**What is being asked:** Copy out every line in the entries below that includes "Blender".

**Material provided:**

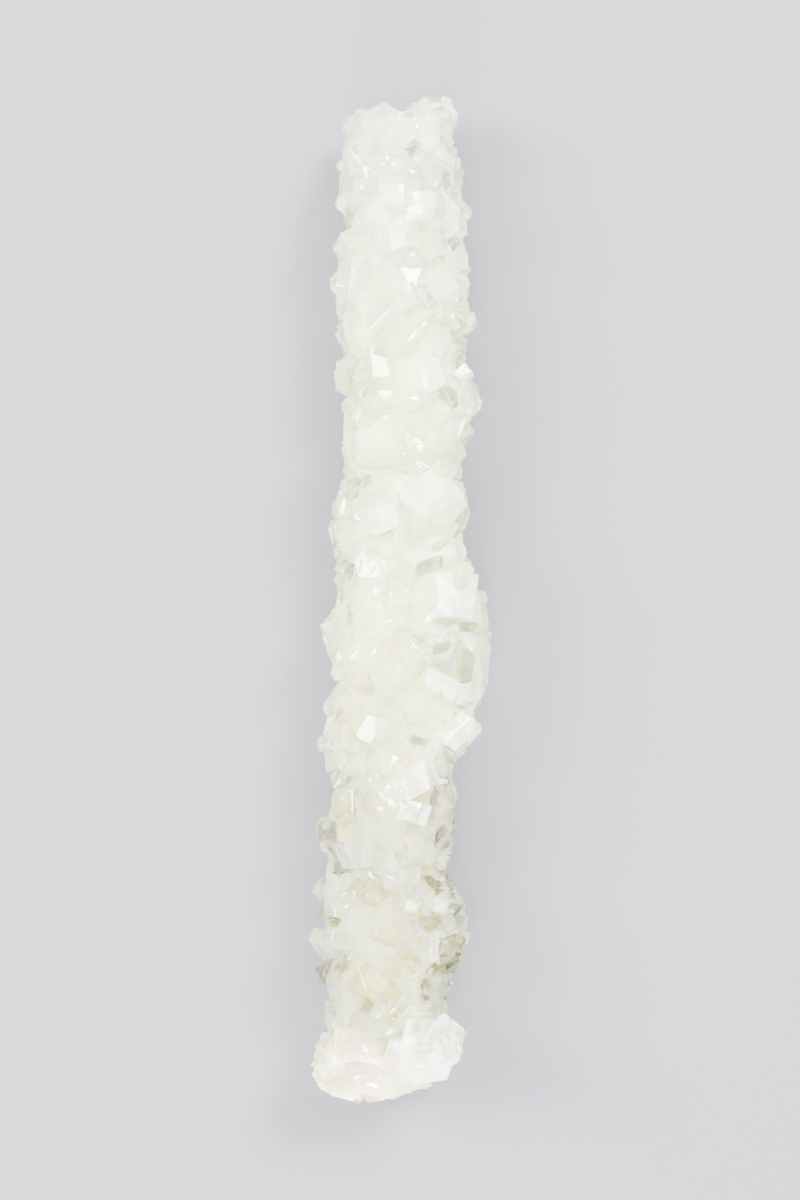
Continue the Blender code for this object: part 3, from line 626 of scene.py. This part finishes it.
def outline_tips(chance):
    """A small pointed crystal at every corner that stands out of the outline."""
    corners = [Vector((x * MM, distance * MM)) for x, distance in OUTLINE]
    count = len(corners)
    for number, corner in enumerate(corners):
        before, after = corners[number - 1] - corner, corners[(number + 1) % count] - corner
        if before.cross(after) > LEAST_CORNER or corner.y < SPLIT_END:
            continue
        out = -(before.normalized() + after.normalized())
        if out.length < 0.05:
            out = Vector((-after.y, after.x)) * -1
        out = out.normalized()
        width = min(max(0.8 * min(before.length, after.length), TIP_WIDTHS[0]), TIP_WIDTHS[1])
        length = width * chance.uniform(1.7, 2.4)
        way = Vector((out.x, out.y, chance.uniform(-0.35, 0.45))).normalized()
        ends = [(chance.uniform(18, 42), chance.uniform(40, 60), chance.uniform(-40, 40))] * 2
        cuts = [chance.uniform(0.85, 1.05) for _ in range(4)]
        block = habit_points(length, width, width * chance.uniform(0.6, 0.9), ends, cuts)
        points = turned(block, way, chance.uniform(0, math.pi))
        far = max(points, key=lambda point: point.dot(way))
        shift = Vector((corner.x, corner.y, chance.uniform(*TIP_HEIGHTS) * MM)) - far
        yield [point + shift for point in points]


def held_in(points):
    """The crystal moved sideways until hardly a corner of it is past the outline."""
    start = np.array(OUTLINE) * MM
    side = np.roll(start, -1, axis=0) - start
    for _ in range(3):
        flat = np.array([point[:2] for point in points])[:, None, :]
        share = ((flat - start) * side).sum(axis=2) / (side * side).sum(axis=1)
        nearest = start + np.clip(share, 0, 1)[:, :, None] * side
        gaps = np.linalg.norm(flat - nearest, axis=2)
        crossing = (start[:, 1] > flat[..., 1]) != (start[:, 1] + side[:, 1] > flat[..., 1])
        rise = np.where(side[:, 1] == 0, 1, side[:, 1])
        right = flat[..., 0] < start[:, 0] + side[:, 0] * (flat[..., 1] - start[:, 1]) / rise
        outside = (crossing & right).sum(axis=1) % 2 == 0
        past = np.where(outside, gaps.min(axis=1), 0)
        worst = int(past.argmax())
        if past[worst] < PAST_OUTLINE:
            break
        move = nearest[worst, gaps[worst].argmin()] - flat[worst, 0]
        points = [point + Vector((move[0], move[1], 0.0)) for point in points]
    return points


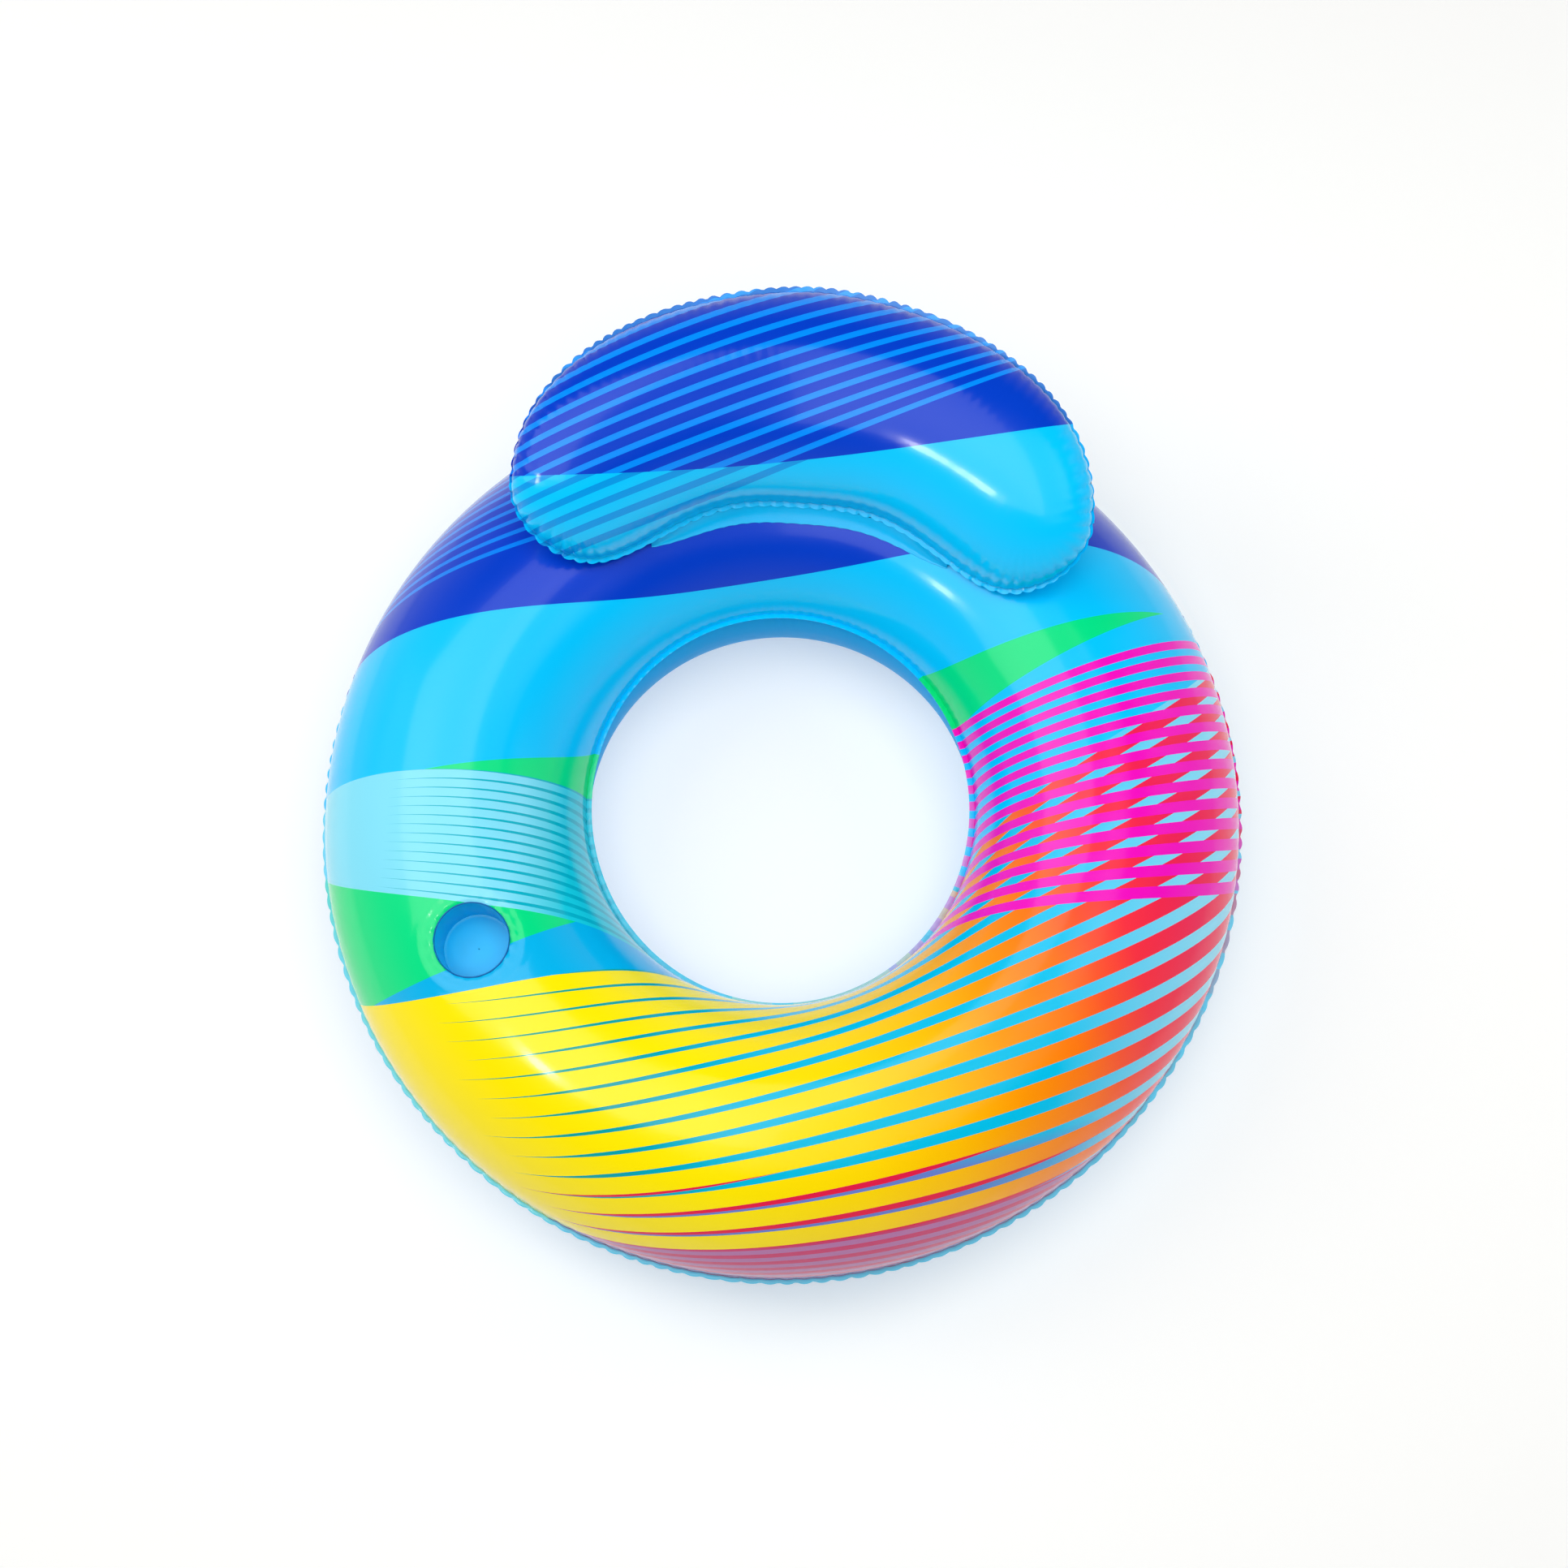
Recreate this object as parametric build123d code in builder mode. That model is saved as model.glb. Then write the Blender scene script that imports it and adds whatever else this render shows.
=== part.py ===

**Complete answer:**
Continue the Blender code for this object: part 3, from line 626 of scene.py. This part finishes it.
Recreate this object as parametric build123d code in builder mode. That model is saved as model.glb. Then write the Blender scene script that imports it and adds whatever else this render shows.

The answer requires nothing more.